The writing was on the wall for me when I was asked to promote Agfa's range of digital cameras. I had a stockpile of them in my office that I promoted to the camera cognizenty in the media to 'road test'. I remember them clearly - 2 megapixel resolution on the base model, with a premium 4 mPx on the upmarket model.

That was great for about six months, but not for the several years that the company promoted the range. It got to the point where I was forced to have a very robust conversation with the company's executives about the wisdom of maintaining the media evaluation program when competitors were rapidly moving on to a whopping 6 mPx and beyond.

In fact, in my famously diplomatic way, I shipped all the test units back to them declaring that there was no evidence that the company had any commitment to the segment and no product development strategy that I could see.

Twelve months later, and to my cost, I received the inevitable call from Agfa Australia. I was to lose a significant marcoms account - not because of what I said, but because I had been proved right and the Belgian HQ had announced Agfa was withdrawing from the consumer digital imaging market. That was back in 2001 and, in my view Kodak was not looking much healthier even then - remember the $15 million Australian Government subsidy to retain Kodak in Australia when Ziggy Switowski headed up the operation? Perhaps we'd rather forget this in the context of the auto industry funding debate!

But, back to the knitting. I was later told that Agfa had withdrawn from the sector because it saw mobile phone and electronics companies as the future players in photography for the masses. And hey, they were correct. The digital cameras offered in mobile devices today are vastly superior to their early offerings. But the point is, why didn't they take action to forge alliances or even negotiate mergers with some of these operators?

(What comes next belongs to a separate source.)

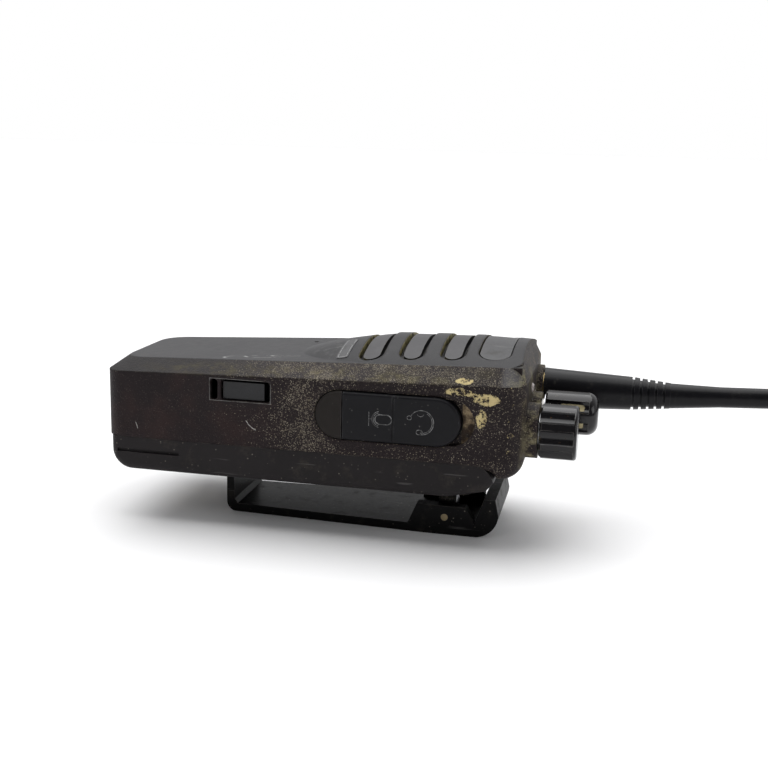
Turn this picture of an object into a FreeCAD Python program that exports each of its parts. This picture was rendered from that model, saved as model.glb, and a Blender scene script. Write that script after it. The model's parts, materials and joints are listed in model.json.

Agfa's brand in consumer photography was massive in Europe, respected in the United States and growing in Asia-Pacific. It had strong advocacy in professional photographic ranks. But it appeared the executive placed no real value on the potential for their brand to assist other companies not already in the consumer imaging space to, at minimum, develop and manufacture products for them.

I am not close enough to Eastman-Kodak to know the intricacies of why they went broke, but Rupert Goodwins of technology website, ZDNet sees it this way:

"Kodak made all its money from selling film, then the digital camera came along and now no-one's buying film. It's not like they didn't see it coming. Kodak hesitated because they didn't want to eviscerate their business," he said.

Sounds a hell of a lot like history repeating itself to me and there are lessons in it for all of us. Purists might argue film produces superior images with more subtle colour gradations and so on, but no one wants it. Some audiophiles still argue vinyl LPs deliver a warmer sound than CDs. And even I believe CDs deliver superior sound to mpeg devices. But those views don't matter if the masses don't believe them.

Consumer demand drives our businesses, not the widgets we might develop or service models and systems we might think are good, or even superior,  for them.